▶ _WHAT TO WORK ON_
Reproduce the full listing that appears beneath this instruction exactly.

━━━ GIVEN MATERIAL ━━━

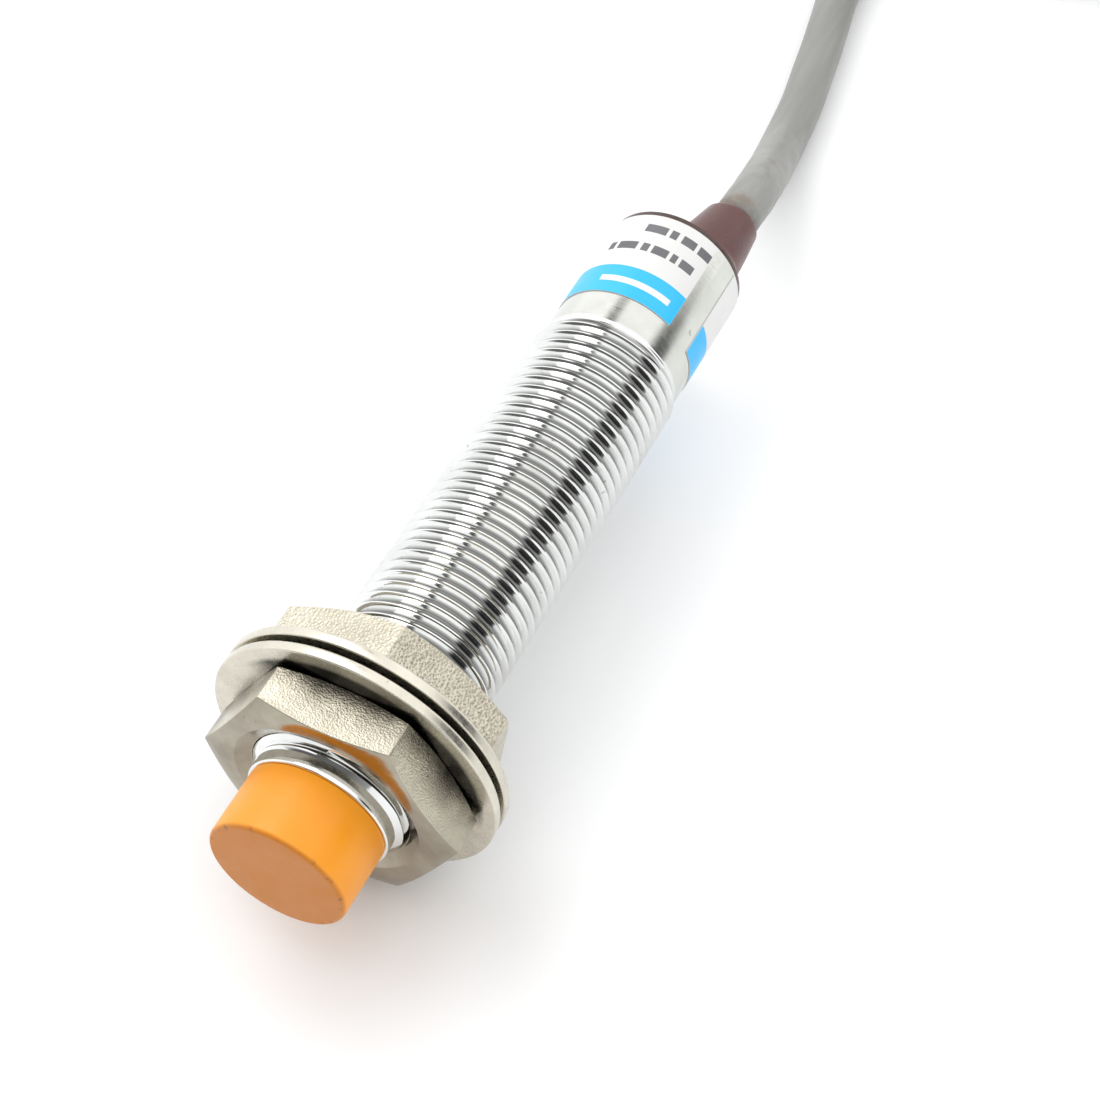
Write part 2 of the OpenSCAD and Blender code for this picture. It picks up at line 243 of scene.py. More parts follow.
def plated(name, light, dark, rough_low, rough_high, line_strength, line_scale=9000.0, speck=0.0, shade=None):
    """Bright nickel plate over turned brass: faint turning lines round the axis, and a few dark specks."""
    m = Nodes(name)
    broad = m.noise(260.0, 4.0, 0.6)
    fine = m.noise(2600.0, 3.0, 0.55)
    colour = m.mix(m.grey(broad, 0.0, 1.0, 0.35, 0.7), light, dark)
    if speck:
        spots = m.spots(m.noise(1500.0, 2.0, 0.5), 0.70, 0.76)
        patch = m.spots(m.noise(190.0, 2.0, 0.5), 0.52, 0.62)
        colour = m.mix(m.times(m.times(spots, patch), speck), colour, SPECK_BROWN)
    # Painted shade: where the shade mask is high, the colour darkens towards a dark brown.
    if shade:
        colour = m.mix(shade(m), colour, PAINTED_SHADE_BROWN)
    m.plug("Base Color", colour)
    m.plug("Metallic", 1.0)
    m.plug("Roughness", m.grey(fine, rough_low, rough_high, 0.3, 0.7))
    lines = m.noise(1.0, 2.0, 0.6, m.scaled(30.0, line_scale, 30.0))
    m.plug("Normal", m.bump(lines, line_strength, FINE_RELIEF))
    return m.material


def cast_nickel(name, light, dark, grain, strength, rough, shade=None):
    """Nickel over a pressed surface: fine round grains, with a warm cast and brighter worn tops."""
    m = Nodes(name)
    cells = m.add("ShaderNodeTexVoronoi", Vector=m.coords, Scale=grain)
    cells.inputs["Randomness"].default_value = 1.0
    broad = m.noise(220.0, 4.0, 0.6)
    soft = m.noise(grain * 1.4, 2.0, 0.5)
    height = m.math("ADD", m.math("MULTIPLY", cells.outputs["Distance"], 0.7), m.math("MULTIPLY", soft, 0.6))
    tint = m.mix(m.grey(broad, 0.0, 1.0, 0.35, 0.7), light, dark)
    # Painted shade: where the shade mask is high, the tint darkens towards a warm brown.
    if shade:
        tint = m.mix(shade(m), tint, NUT_PAINTED_SHADE_BROWN)
    m.plug("Base Color", tint)
    m.plug("Metallic", 1.0)
    m.plug("Roughness", m.grey(broad, rough - 0.05, rough + 0.08, 0.3, 0.7))
    m.plug("Normal", m.bump(height, strength, GRAIN_RELIEF))
    return m.material


def plastic(name, light, dark, rough, grain=1800.0, strength=0.15, subsurface=0.0, coat=0.0):
    """Moulded plastic: faint mottling and a fine grain."""
    m = Nodes(name)
    broad = m.noise(160.0, 4.0, 0.6)
    colour = m.mix(m.grey(broad, 0.0, 1.0, 0.3, 0.7), light, dark)
    m.plug("Base Color", colour)
    m.plug("Roughness", m.grey(m.noise(500.0, 3.0, 0.6), rough - 0.06, rough + 0.08, 0.3, 0.7))
    m.plug("Normal", m.bump(m.noise(grain, 3.0, 0.6), strength, FINE_RELIEF))
    if subsurface:
        m.plug("Subsurface Weight", subsurface)
        m.plug("Subsurface Scale", 0.0006)
    if coat:
        m.plug("Coat Weight", coat)
        m.plug("Coat Roughness", 0.15)
    return m.material


def cap_material():
    """Orange plastic: its moulded front face darkened by painted shade, and a few dark scuffs along its rim.
    """
    m = Nodes("orange_plastic")
    broad = m.grey(m.noise(160.0, 4.0, 0.6), 0.0, 1.0, 0.3, 0.7)
    colour = m.mix(broad, (0.93, 0.345, 0.010), (0.88, 0.315, 0.008))
    # Painted shade: the front face darkens, as it faces away from the light.
    face = m.grey(m.axis("Y"), 1.0, 0.0, 0.06 * MM, 0.34 * MM)
    colour = m.mix(m.times(face, 0.9), colour, (0.56, 0.18, 0.006))
    rim = m.times(face, m.grey(m.off_axis(), 0.0, 1.0, 4.65 * MM, 4.95 * MM))
    marks = m.spots(m.noise(1300.0, 3.0, 0.6), 0.56, 0.66)
    colour = m.mix(m.times(m.times(rim, marks), 0.75), colour, (0.22, 0.085, 0.02))
    m.plug("Base Color", colour)
    m.plug("Roughness", m.grey(m.noise(500.0, 3.0, 0.6), 0.34, 0.50, 0.3, 0.7))
    m.plug("Normal", m.bump(m.noise(2600.0, 3.0, 0.6), 0.12, FINE_RELIEF))
    m.plug("Subsurface Weight", 0.12)
    m.plug("Subsurface Scale", 0.0005)
    return m.material


def metal_finish(name, colour, rough, scale):
    """Plain metal with a fine mottling."""
    m = Nodes(name)
    shade = m.noise(scale, 3.0, 0.6)
    darker = tuple(c * 0.8 for c in colour)
    m.plug("Base Color", m.mix(shade, colour, darker))
    m.plug("Metallic", 1.0)
    m.plug("Roughness", m.grey(shade, rough - 0.05, rough + 0.1))
    m.plug("Normal", m.bump(shade, 0.1, FINE_RELIEF))
    return m.material


def cable_material():
    """Grey PVC: lengthwise streaks from extrusion, and brown handling marks near the boss."""
    m = Nodes("cable_pvc")
    streak = m.noise(1.0, 3.0, 0.6, m.scaled(900.0, 45.0, 900.0))
    colour = m.mix(m.grey(streak, 0.0, 1.0, 0.3, 0.7), (0.285, 0.285, 0.27), (0.235, 0.235, 0.22))
    near = m.grey(m.axis("Y"), 1.0, 0.0, exit_point.y, exit_point.y + 14 * MM)
    marks = m.spots(m.noise(420.0, 5.0, 0.65), 0.50, 0.66)
    colour = m.mix(m.times(m.times(marks, near), 0.75), colour, (0.20, 0.15, 0.11))
    m.plug("Base Color", colour)
    m.plug("Roughness", m.grey(streak, 0.38, 0.52))
    m.plug("Normal", m.bump(m.noise(1.0, 3.0, 0.6, m.scaled(1500.0, 400.0, 1500.0)), 0.12, LINE_RELIEF))
    return m.material


def groove_painted_shade(m):
    """Painted shade, with some grime: dark in the bottoms of the thread's grooves."""
    deep = m.grey(m.off_axis(), 0.80, 0.0, root_r + 0.04 * MM, root_r + 0.30 * MM)
    behind_neck = m.grey(m.axis("Y"), 0.0, 1.0, thread_front + 0.5 * MM, thread_front + 1.2 * MM)
    return m.times(deep, behind_neck)


def nut_painted_shade(m):
    """Painted shade on the front nut's flats, in patches, deepest beside the washer."""
    near = m.grey(m.axis("Y"), 0.0, 1.0, washer_low.y - 2.8 * MM, washer_low.y - 0.2 * MM)
    patches = m.grey(m.noise(420.0, 4.0, 0.6), 0.0, 1.0, 0.35, 0.62)
    return m.times(near, m.grey(patches, 0.35, 0.95))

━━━

▶ _TASK RESULT_
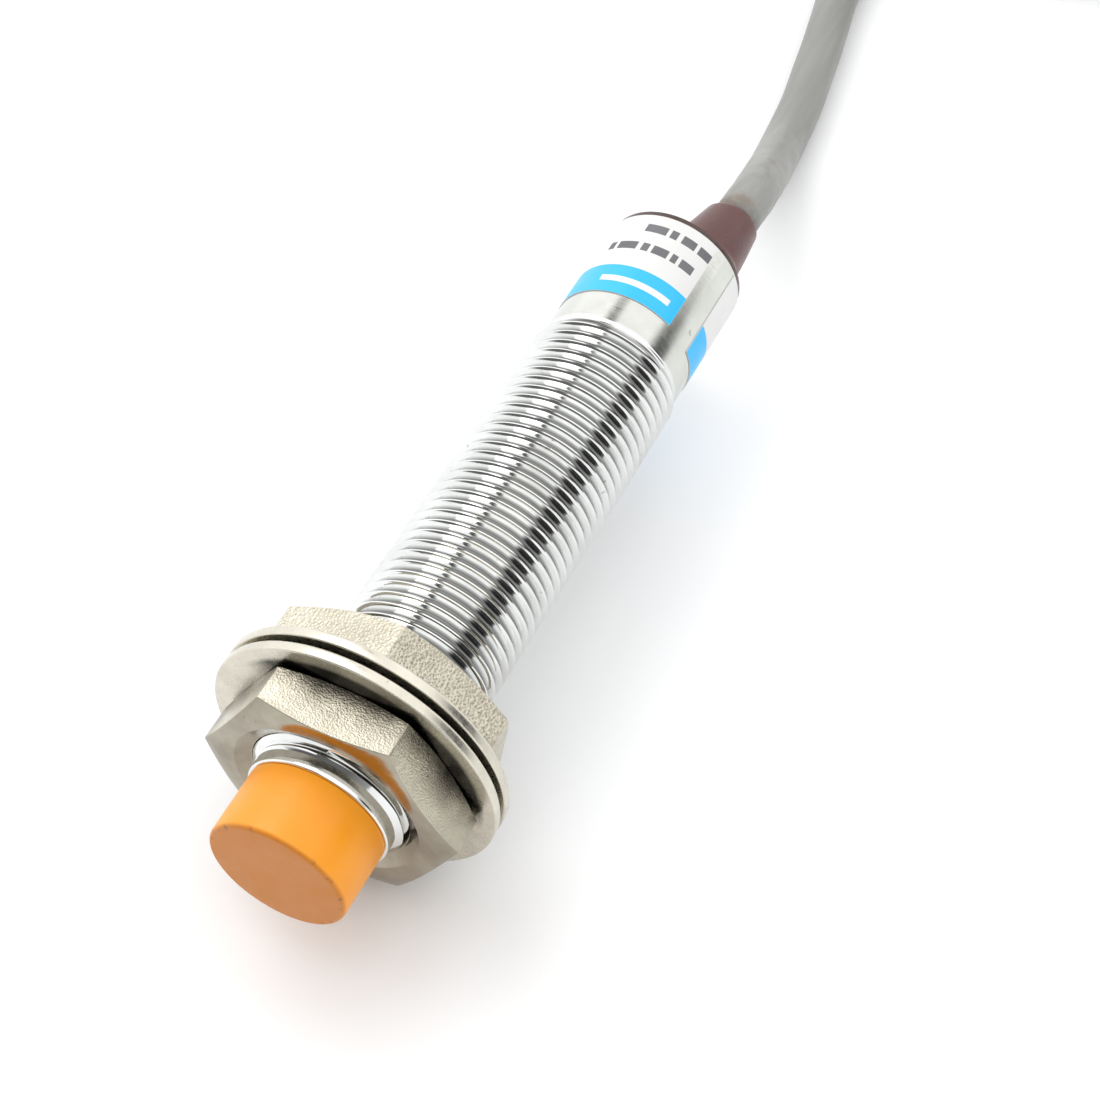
Write part 2 of the OpenSCAD and Blender code for this picture. It picks up at line 243 of scene.py. More parts follow.
def plated(name, light, dark, rough_low, rough_high, line_strength, line_scale=9000.0, speck=0.0, shade=None):
    """Bright nickel plate over turned brass: faint turning lines round the axis, and a few dark specks."""
    m = Nodes(name)
    broad = m.noise(260.0, 4.0, 0.6)
    fine = m.noise(2600.0, 3.0, 0.55)
    colour = m.mix(m.grey(broad, 0.0, 1.0, 0.35, 0.7), light, dark)
    if speck:
        spots = m.spots(m.noise(1500.0, 2.0, 0.5), 0.70, 0.76)
        patch = m.spots(m.noise(190.0, 2.0, 0.5), 0.52, 0.62)
        colour = m.mix(m.times(m.times(spots, patch), speck), colour, SPECK_BROWN)
    # Painted shade: where the shade mask is high, the colour darkens towards a dark brown.
    if shade:
        colour = m.mix(shade(m), colour, PAINTED_SHADE_BROWN)
    m.plug("Base Color", colour)
    m.plug("Metallic", 1.0)
    m.plug("Roughness", m.grey(fine, rough_low, rough_high, 0.3, 0.7))
    lines = m.noise(1.0, 2.0, 0.6, m.scaled(30.0, line_scale, 30.0))
    m.plug("Normal", m.bump(lines, line_strength, FINE_RELIEF))
    return m.material


def cast_nickel(name, light, dark, grain, strength, rough, shade=None):
    """Nickel over a pressed surface: fine round grains, with a warm cast and brighter worn tops."""
    m = Nodes(name)
    cells = m.add("ShaderNodeTexVoronoi", Vector=m.coords, Scale=grain)
    cells.inputs["Randomness"].default_value = 1.0
    broad = m.noise(220.0, 4.0, 0.6)
    soft = m.noise(grain * 1.4, 2.0, 0.5)
    height = m.math("ADD", m.math("MULTIPLY", cells.outputs["Distance"], 0.7), m.math("MULTIPLY", soft, 0.6))
    tint = m.mix(m.grey(broad, 0.0, 1.0, 0.35, 0.7), light, dark)
    # Painted shade: where the shade mask is high, the tint darkens towards a warm brown.
    if shade:
        tint = m.mix(shade(m), tint, NUT_PAINTED_SHADE_BROWN)
    m.plug("Base Color", tint)
    m.plug("Metallic", 1.0)
    m.plug("Roughness", m.grey(broad, rough - 0.05, rough + 0.08, 0.3, 0.7))
    m.plug("Normal", m.bump(height, strength, GRAIN_RELIEF))
    return m.material


def plastic(name, light, dark, rough, grain=1800.0, strength=0.15, subsurface=0.0, coat=0.0):
    """Moulded plastic: faint mottling and a fine grain."""
    m = Nodes(name)
    broad = m.noise(160.0, 4.0, 0.6)
    colour = m.mix(m.grey(broad, 0.0, 1.0, 0.3, 0.7), light, dark)
    m.plug("Base Color", colour)
    m.plug("Roughness", m.grey(m.noise(500.0, 3.0, 0.6), rough - 0.06, rough + 0.08, 0.3, 0.7))
    m.plug("Normal", m.bump(m.noise(grain, 3.0, 0.6), strength, FINE_RELIEF))
    if subsurface:
        m.plug("Subsurface Weight", subsurface)
        m.plug("Subsurface Scale", 0.0006)
    if coat:
        m.plug("Coat Weight", coat)
        m.plug("Coat Roughness", 0.15)
    return m.material


def cap_material():
    """Orange plastic: its moulded front face darkened by painted shade, and a few dark scuffs along its rim.
    """
    m = Nodes("orange_plastic")
    broad = m.grey(m.noise(160.0, 4.0, 0.6), 0.0, 1.0, 0.3, 0.7)
    colour = m.mix(broad, (0.93, 0.345, 0.010), (0.88, 0.315, 0.008))
    # Painted shade: the front face darkens, as it faces away from the light.
    face = m.grey(m.axis("Y"), 1.0, 0.0, 0.06 * MM, 0.34 * MM)
    colour = m.mix(m.times(face, 0.9), colour, (0.56, 0.18, 0.006))
    rim = m.times(face, m.grey(m.off_axis(), 0.0, 1.0, 4.65 * MM, 4.95 * MM))
    marks = m.spots(m.noise(1300.0, 3.0, 0.6), 0.56, 0.66)
    colour = m.mix(m.times(m.times(rim, marks), 0.75), colour, (0.22, 0.085, 0.02))
    m.plug("Base Color", colour)
    m.plug("Roughness", m.grey(m.noise(500.0, 3.0, 0.6), 0.34, 0.50, 0.3, 0.7))
    m.plug("Normal", m.bump(m.noise(2600.0, 3.0, 0.6), 0.12, FINE_RELIEF))
    m.plug("Subsurface Weight", 0.12)
    m.plug("Subsurface Scale", 0.0005)
    return m.material


def metal_finish(name, colour, rough, scale):
    """Plain metal with a fine mottling."""
    m = Nodes(name)
    shade = m.noise(scale, 3.0, 0.6)
    darker = tuple(c * 0.8 for c in colour)
    m.plug("Base Color", m.mix(shade, colour, darker))
    m.plug("Metallic", 1.0)
    m.plug("Roughness", m.grey(shade, rough - 0.05, rough + 0.1))
    m.plug("Normal", m.bump(shade, 0.1, FINE_RELIEF))
    return m.material


def cable_material():
    """Grey PVC: lengthwise streaks from extrusion, and brown handling marks near the boss."""
    m = Nodes("cable_pvc")
    streak = m.noise(1.0, 3.0, 0.6, m.scaled(900.0, 45.0, 900.0))
    colour = m.mix(m.grey(streak, 0.0, 1.0, 0.3, 0.7), (0.285, 0.285, 0.27), (0.235, 0.235, 0.22))
    near = m.grey(m.axis("Y"), 1.0, 0.0, exit_point.y, exit_point.y + 14 * MM)
    marks = m.spots(m.noise(420.0, 5.0, 0.65), 0.50, 0.66)
    colour = m.mix(m.times(m.times(marks, near), 0.75), colour, (0.20, 0.15, 0.11))
    m.plug("Base Color", colour)
    m.plug("Roughness", m.grey(streak, 0.38, 0.52))
    m.plug("Normal", m.bump(m.noise(1.0, 3.0, 0.6, m.scaled(1500.0, 400.0, 1500.0)), 0.12, LINE_RELIEF))
    return m.material


def groove_painted_shade(m):
    """Painted shade, with some grime: dark in the bottoms of the thread's grooves."""
    deep = m.grey(m.off_axis(), 0.80, 0.0, root_r + 0.04 * MM, root_r + 0.30 * MM)
    behind_neck = m.grey(m.axis("Y"), 0.0, 1.0, thread_front + 0.5 * MM, thread_front + 1.2 * MM)
    return m.times(deep, behind_neck)


def nut_painted_shade(m):
    """Painted shade on the front nut's flats, in patches, deepest beside the washer."""
    near = m.grey(m.axis("Y"), 0.0, 1.0, washer_low.y - 2.8 * MM, washer_low.y - 0.2 * MM)
    patches = m.grey(m.noise(420.0, 4.0, 0.6), 0.0, 1.0, 0.35, 0.62)
    return m.times(near, m.grey(patches, 0.35, 0.95))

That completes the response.